The escalating environmental and economic cost of chemical deicers has prompted the development of alternative ways to deice aircraft. Process Technologies Inc.(PTI) has developed a gas fired radiant heat unit that is capable of melting ice/snow from the surfaces of an aircraft. The patented Energy Process Units (EPU) include a gas fired primary heat exchanger that is heated to 2,000 degrees F, and a secondary heat exchange surface which can be "focused" to match the absorption range of the intended receiver. Previous testing on aircraft components resulted in no observable degradation of materials.

In April 1995, (under the terms of a Cooperative Research and Development Agreement) the FAA’s instrumented Convair 580 was deiced with infrared energy inside a temporary "drive-thru" shelter at Buffalo, NY. PTI erected the structure, fabricated and installed 96 EPU’s, and conducted the tests in the presence of FAA personnel. Observable results show that the aircraft, with 3/16" ice coating was deiced in approximately 5 minutes. The test report for these activities is available from Process Technologies Inc.

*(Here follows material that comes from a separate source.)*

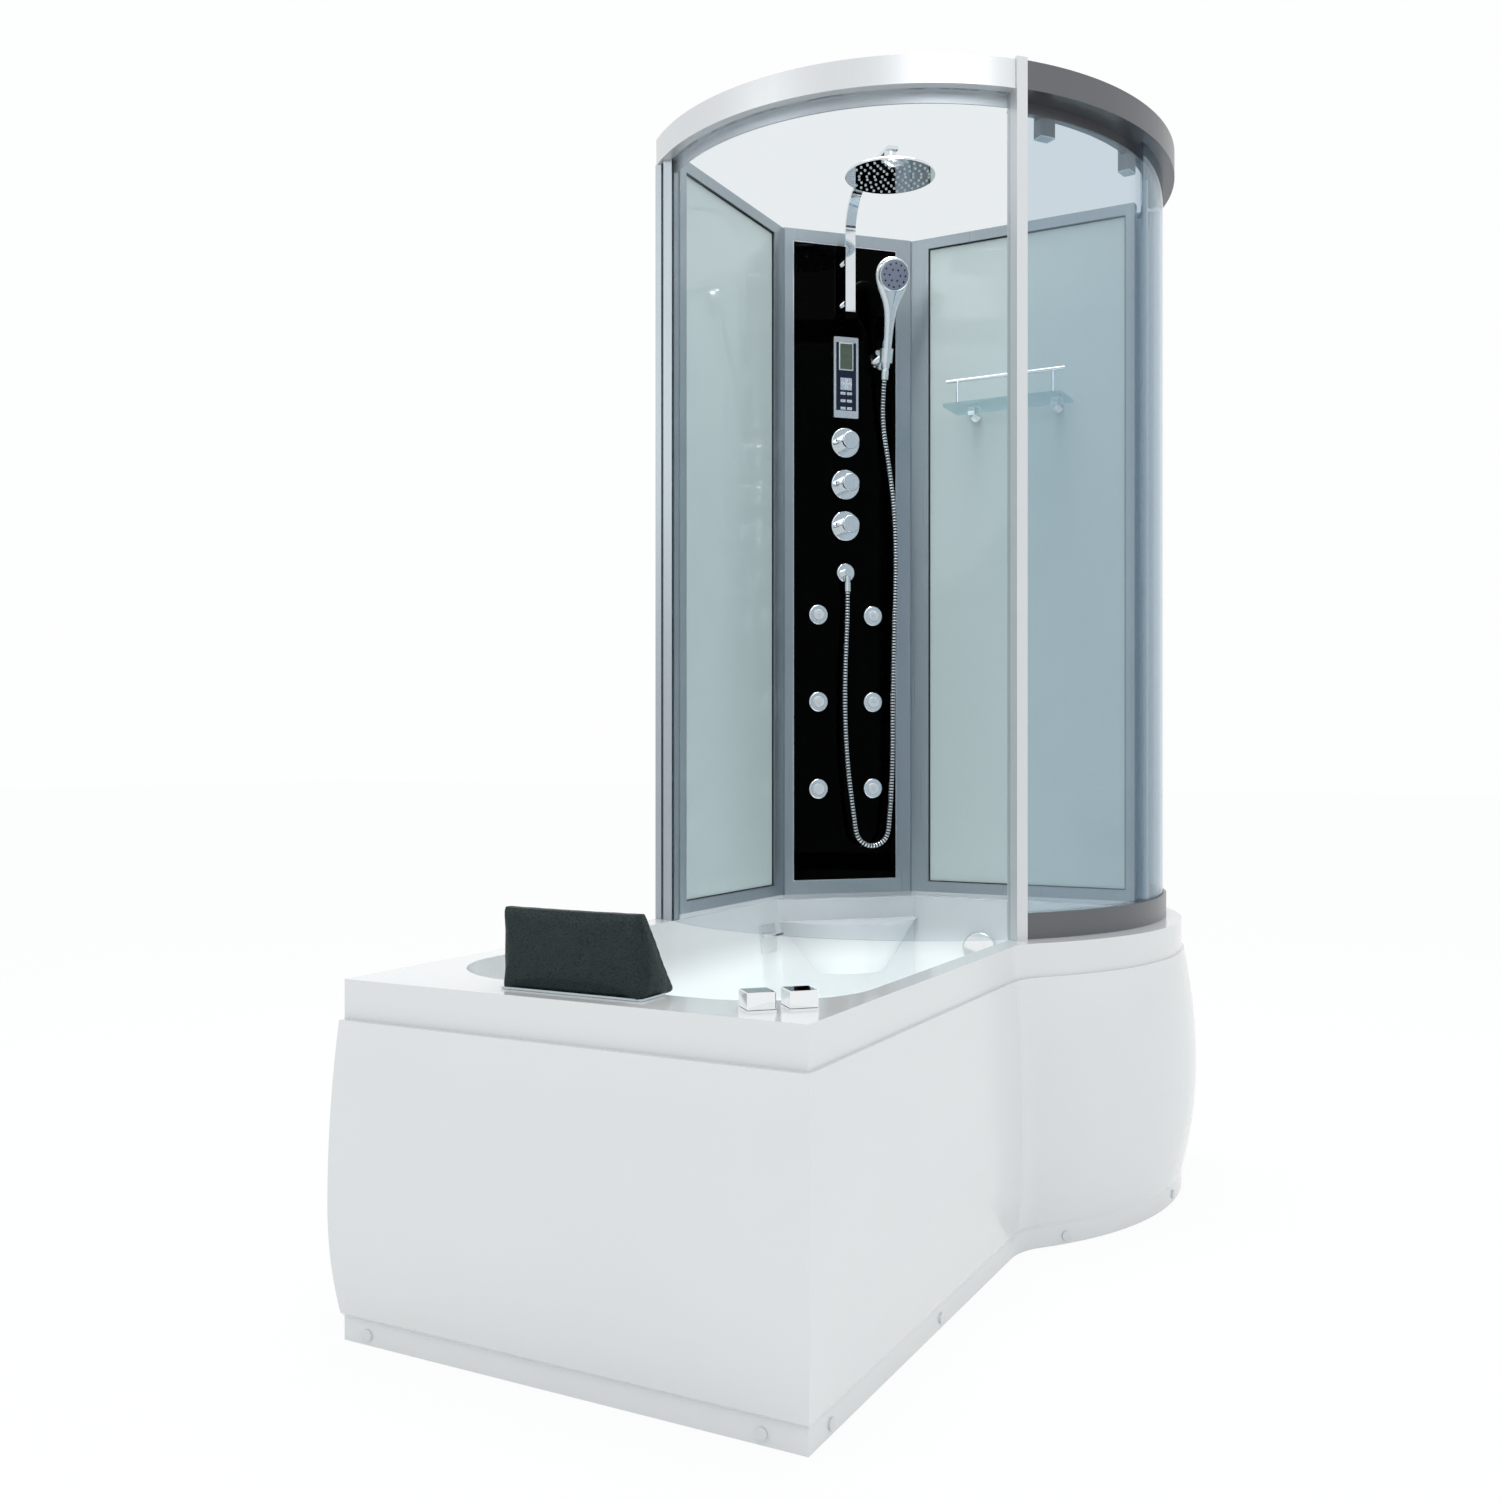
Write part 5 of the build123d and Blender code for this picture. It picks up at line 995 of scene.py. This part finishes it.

A series of deicing demonstrations were conducted with the FAA’s Boeing 727 test aircraft in March 1996, within a larger "drive-thru" shelter that spanned Taxiway C1 at Greater Rochester International Airport. Deicing times ranged from 5 to 9 minutes depending on power settings. Hourly fuel cost was estimated at less than $100/hour. 

In April 1997, PTI and Prior Aviation, the FBO at Buffalo Airport, jointly designed, built, and operated the first infrared deicing facility. The FAA granted AIP/PFC funding eligibility for this type system in July 1997. Also in 1997, Congress earmarked $970,000 of FY98 F&E funding for the installation of an infrared deicing facility at Rhinelander, Wisconsin. This facility went "on-line" in February 1998.